Every day,, the Fighting Strength is consistently higher than the Ration Strength-usually by c.8 Officers and between 120-150 ORs 

I suspect there must be an instruction out there as to which was which. I have a local casualty here for North-East London who was KIA 16th August 1917 while listed as 1st/18th London Irish Rifles-which had to be wrong as they were not in the line that day. But many men had only recently arrived (July-August 1917) from Training Reserve Battalions in England, a great many of whom were English and combed out of  Army Service Corps units having served (like my man) at home throughout the war thus far. CWGC shows that  1st London Irish casualties that day were across attachments to several RIR battalions.  I have raised this before- why do men stay as "attached" rather than "transferred" ? and what were the rules governing the difference between the  two?

    Of course, one can see with the Irish regiments roughly what happened-  a surplus of fit men coming into  London Irish form Infantry Base Depot and being shunted on to  RIR battalions to get them up to the fullest strength, rather than have fit men arriving just in time for a battalion to be in a rest area or back for training away from the front. Similar to Premier League players being loaned out to other clubs-"Theyr'e still registered with us so we want 'em back"

   There seems to be no rhyme or reason as to these transfers and why some are attached rather than transferred for badging ("no reason" is a synonym for a statement that there must,therefore, be some army -"logical" procedure for it).

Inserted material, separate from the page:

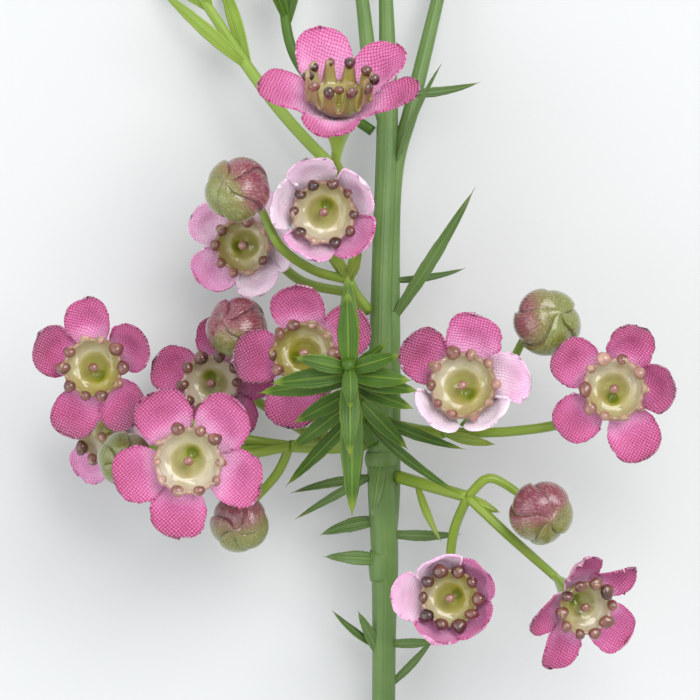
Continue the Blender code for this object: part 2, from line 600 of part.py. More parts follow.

    Given Churchill's strictures about the Army oft he Nile  in  Round 2, all tail and no teeth, I had got used to the expectation that "ration strength" would always "exceed "fighting strength"-   people still had to be fed even though not available for fighting- sick, absentees, deserters, on leave, on courses,etc,etc,etc..But 14 RIR is the other way around.

 

      There is good recent academic work about re-filling battered battalions as the war progressed, which is helpful but still does not nail this point. I ask for some debate on this as I think it distorts some accounts of what happened. 2 examples of this

 

1)  14 (and other) RIR August 1917-    A consistent surplus of "Fighting" over "Ration" numbers-    The surplus seems to be London Irish  who were kept  on the books and not transferred. OK- but is this because it was not good PR to have "Irish" regiments being replenished by English  drafts???????? Just a thought. 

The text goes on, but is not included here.